We could also encourage our children to participate in something out of their areas of strength not to compete or win, but just for the fun of it. Busy lives also squeeze out interactions with others, including relatives, neighbors and folks from the community.
Such engagements are the grist that build relationships and bonds that develop affection between people. When children are on the receiving end, they learn kindness and generosity in the most profound and enduring way.
There is nothing wrong with helping our kids excel and advance. But we must watch out for the ways by which we elevate this responsibility beyond its rightful proportions.
With good intention, we can render our kids' performance, which is often insidiously yoked to rankings and ratings, the singular family priority that pushes out time for each other, for friends, for decompression, for fun and for worship.
Resulting in destructive personal and group dynamics, performance can become the currency by which children calibrate their worth or think they need to earn love from their parents.

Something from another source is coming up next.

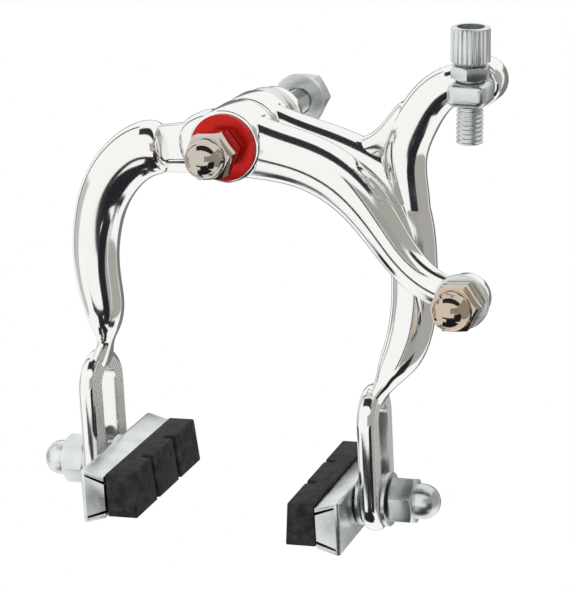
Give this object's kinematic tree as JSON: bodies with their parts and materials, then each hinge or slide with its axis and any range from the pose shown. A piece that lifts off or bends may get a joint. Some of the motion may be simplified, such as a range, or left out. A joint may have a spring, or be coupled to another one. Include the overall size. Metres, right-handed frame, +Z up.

For Thomas's Battersea School, its approach to forming kindness (and incidentally strong academic performance also) is "Enjoyment, Learning and Achievement," through a curriculum that includes art, music, ballet, French, drama and physical education. Perhaps parents can exhale now and read a self-help book to recover fun as a way to cultivate kind and able children!
Woo is distinguished president's fellow for global development at Purdue University and served as the CEO and president of Catholic Relief Services from 2012 to 2016.